(EXCERPTED DATA)

* * *

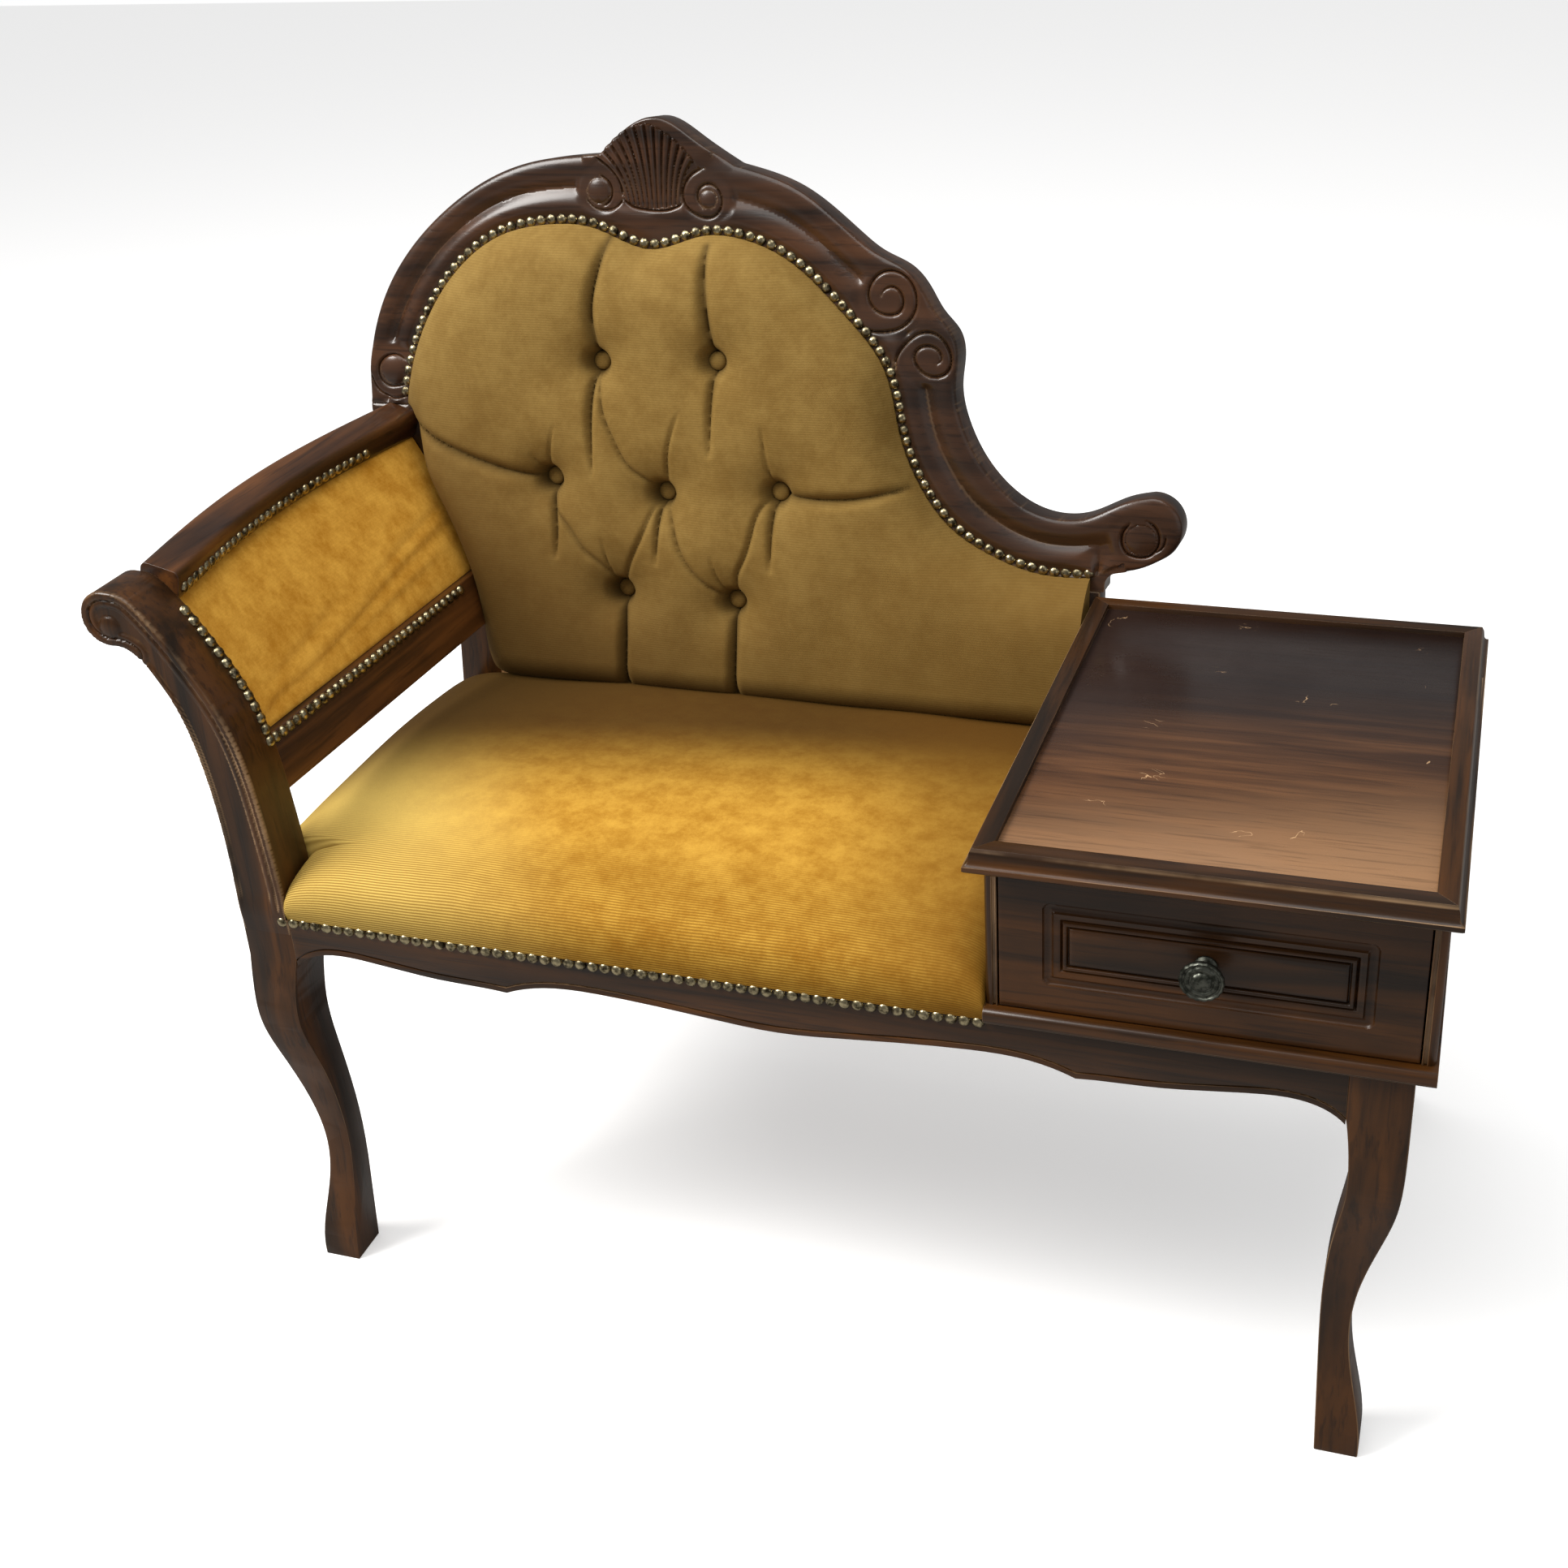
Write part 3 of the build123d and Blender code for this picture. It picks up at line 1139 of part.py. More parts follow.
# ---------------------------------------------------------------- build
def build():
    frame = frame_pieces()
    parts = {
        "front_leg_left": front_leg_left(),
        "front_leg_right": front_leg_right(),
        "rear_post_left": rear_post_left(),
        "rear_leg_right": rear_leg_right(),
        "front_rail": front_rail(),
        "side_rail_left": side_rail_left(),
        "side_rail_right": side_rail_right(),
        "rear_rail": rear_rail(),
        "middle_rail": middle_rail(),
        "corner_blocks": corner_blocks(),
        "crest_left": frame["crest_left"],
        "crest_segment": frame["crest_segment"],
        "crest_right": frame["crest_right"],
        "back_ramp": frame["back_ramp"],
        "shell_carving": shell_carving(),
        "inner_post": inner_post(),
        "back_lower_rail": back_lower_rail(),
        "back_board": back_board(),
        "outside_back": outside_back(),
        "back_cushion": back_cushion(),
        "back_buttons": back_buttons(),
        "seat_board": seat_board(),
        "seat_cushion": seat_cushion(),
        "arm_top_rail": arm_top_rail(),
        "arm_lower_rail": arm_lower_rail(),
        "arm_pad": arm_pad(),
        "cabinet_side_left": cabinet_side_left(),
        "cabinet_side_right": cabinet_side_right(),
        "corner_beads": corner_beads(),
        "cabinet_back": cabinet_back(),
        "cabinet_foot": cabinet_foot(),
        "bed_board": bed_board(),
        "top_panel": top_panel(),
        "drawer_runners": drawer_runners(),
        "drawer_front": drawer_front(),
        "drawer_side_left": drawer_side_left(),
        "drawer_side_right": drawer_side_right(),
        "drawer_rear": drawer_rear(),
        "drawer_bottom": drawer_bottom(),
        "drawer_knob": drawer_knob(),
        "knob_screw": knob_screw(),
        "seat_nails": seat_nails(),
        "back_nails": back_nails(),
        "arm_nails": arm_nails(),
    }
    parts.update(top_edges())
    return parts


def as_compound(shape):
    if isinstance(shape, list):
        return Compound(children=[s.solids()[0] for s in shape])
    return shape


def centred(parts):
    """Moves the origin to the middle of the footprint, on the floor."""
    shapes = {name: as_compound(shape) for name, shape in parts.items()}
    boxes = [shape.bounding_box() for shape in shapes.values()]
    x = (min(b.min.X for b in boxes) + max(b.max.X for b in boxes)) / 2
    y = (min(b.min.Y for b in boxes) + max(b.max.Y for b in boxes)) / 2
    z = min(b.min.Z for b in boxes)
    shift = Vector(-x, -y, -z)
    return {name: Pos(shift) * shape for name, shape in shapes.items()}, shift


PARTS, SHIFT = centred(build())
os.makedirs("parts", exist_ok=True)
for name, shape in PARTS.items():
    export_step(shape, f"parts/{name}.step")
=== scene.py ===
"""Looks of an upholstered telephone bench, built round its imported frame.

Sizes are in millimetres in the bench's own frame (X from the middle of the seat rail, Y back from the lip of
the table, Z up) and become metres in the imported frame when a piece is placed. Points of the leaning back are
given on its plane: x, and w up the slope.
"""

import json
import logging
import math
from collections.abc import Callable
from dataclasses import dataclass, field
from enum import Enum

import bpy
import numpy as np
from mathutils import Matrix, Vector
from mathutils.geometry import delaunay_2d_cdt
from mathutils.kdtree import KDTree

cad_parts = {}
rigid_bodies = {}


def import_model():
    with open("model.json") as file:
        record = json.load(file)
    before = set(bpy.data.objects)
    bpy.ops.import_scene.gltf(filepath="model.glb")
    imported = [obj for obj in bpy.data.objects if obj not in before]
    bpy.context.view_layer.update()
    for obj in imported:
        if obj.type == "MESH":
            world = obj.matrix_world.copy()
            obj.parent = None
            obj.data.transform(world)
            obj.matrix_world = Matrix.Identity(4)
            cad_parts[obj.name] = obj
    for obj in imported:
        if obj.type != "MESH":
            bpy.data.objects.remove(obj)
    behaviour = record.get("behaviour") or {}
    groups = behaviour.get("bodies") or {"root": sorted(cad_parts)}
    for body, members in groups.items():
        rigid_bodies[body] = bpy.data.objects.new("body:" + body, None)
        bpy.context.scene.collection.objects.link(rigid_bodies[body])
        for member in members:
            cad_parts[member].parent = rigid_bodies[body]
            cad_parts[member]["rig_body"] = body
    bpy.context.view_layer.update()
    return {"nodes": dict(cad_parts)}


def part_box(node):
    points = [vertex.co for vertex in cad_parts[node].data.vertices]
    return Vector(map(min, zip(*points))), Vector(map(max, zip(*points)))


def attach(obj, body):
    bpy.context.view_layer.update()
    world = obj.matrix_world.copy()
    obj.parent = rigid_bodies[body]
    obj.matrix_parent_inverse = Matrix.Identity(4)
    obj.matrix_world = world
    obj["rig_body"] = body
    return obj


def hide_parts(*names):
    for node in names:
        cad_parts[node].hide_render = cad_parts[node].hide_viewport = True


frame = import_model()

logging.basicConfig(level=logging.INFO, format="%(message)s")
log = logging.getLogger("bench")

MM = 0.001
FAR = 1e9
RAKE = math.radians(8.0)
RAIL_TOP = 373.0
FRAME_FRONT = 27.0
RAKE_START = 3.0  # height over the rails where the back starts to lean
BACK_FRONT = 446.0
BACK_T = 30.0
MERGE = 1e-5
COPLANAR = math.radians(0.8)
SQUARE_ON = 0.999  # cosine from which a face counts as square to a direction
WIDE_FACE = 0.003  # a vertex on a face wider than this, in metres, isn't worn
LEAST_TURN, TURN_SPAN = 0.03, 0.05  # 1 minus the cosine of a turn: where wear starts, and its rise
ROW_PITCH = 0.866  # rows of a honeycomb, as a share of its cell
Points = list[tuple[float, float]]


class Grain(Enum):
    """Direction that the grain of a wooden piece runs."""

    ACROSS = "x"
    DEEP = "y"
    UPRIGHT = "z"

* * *

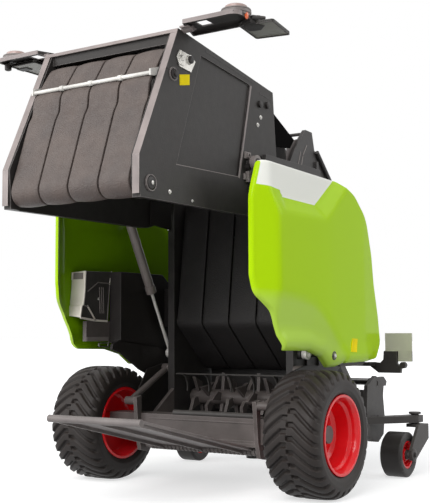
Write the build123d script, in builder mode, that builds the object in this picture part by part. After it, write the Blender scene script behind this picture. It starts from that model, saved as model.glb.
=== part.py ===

* * *

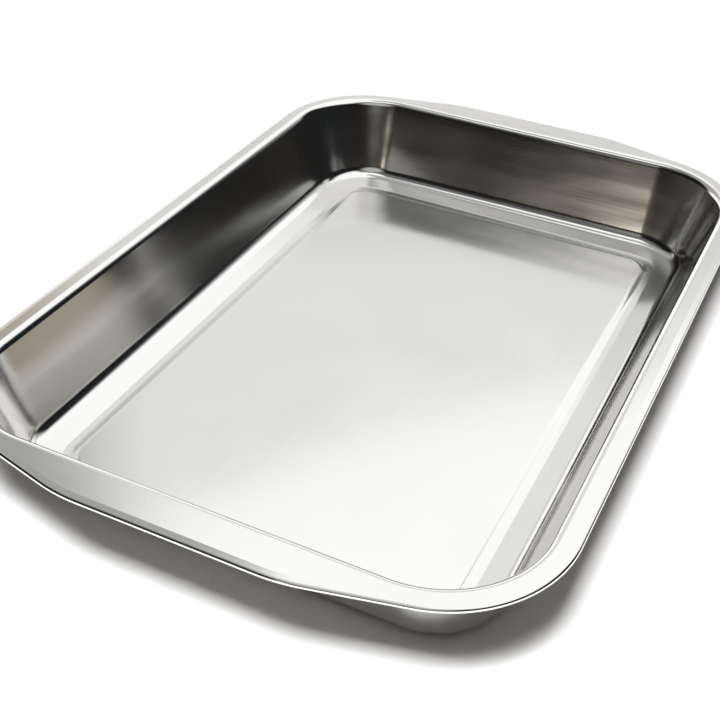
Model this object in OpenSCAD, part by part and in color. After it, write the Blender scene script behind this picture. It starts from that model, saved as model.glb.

* * *

(OBJECTIVE) Output nothing except the lines from the line with "PARTS, SHIFT = centred(build())" through the line with "record = json.load(file)", copied exactly, end lines included.

(EXERCISE RESULT)
PARTS, SHIFT = centred(build())
os.makedirs("parts", exist_ok=True)
for name, shape in PARTS.items():
    export_step(shape, f"parts/{name}.step")
=== scene.py ===
"""Looks of an upholstered telephone bench, built round its imported frame.

Sizes are in millimetres in the bench's own frame (X from the middle of the seat rail, Y back from the lip of
the table, Z up) and become metres in the imported frame when a piece is placed. Points of the leaning back are
given on its plane: x, and w up the slope.
"""

import json
import logging
import math
from collections.abc import Callable
from dataclasses import dataclass, field
from enum import Enum

import bpy
import numpy as np
from mathutils import Matrix, Vector
from mathutils.geometry import delaunay_2d_cdt
from mathutils.kdtree import KDTree

cad_parts = {}
rigid_bodies = {}


def import_model():
    with open("model.json") as file:
        record = json.load(file)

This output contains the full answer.